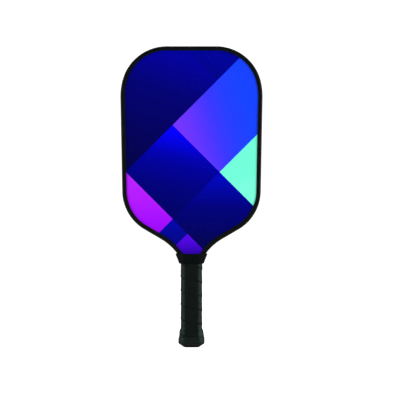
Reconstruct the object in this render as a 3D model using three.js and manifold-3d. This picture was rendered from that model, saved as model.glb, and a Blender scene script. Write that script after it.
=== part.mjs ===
// A pickleball paddle, built as it is made: a honeycomb blade between two printed skins, an edge
// guard sprung round it, and a handle of two pallets on the blade's tang, closed by a butt cap,
// wound with a cushion grip and finished by tape under a rubber collar.
//
// Millimetres. The paddle stands on its butt: the origin is the centre of the butt's flat end, +Z
// runs up the handle to the head, +X is to the right and the front face looks towards -Y.

import * as THREE from "three";
import { mergeVertices } from "three/addons/utils/BufferGeometryUtils.js";
import Module from "manifold-3d";

const wasm = await Module();
wasm.setup();

// ---------------------------------------------------------------- driving dimensions

const clearance = 0.3; // between pieces that fit in or over each other

// The outline of the edge guard, as tangent arcs and straight runs. Angles are in degrees.
const paddleLength = 406.4;
const headWidth = 192.3; // at the widest place
const cornerRadius = 62;
const cornerTurn = 76; // how far the tight corner arc turns before the wide one takes over
const cheekRadius = 85; // the wide arc between the corner and the side
const sideTaper = 1.1; // each side leans in by this towards the handle
const shoulderRadius = 60.7;
const throatAngle = 59.7; // the straight run from shoulder to throat, from vertical
const throatRadius = 73.4; // the hollow arc that runs down to the handle
const throatHeight = 82.4; // where the hollow arc would turn vertical
const throatHalfWidth = 5.05; // and its half width there
const outlineSteps = { corner: 14, cheek: 3, shoulder: 10, throat: 6 };

// The blade: a honeycomb sheet, a fibre veil on each side of it and a skin on each veil.
const coreThickness = 13;
const scrimThickness = 0.2;
const faceThickness = 0.6;
const cellPitch = 15; // between the centres of neighbouring cells
const cellWall = 1.2;
const coreRim = 1.5; // solid margin kept round the cells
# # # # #
■ Problem
Take every line that includes the string "three" and copy it.

■ The solution
Reconstruct the object in this render as a 3D model using three.js and manifold-3d. This picture was rendered from that model, saved as model.glb, and a Blender scene script. Write that script after it.
import * as THREE from "three";
import { mergeVertices } from "three/addons/utils/BufferGeometryUtils.js";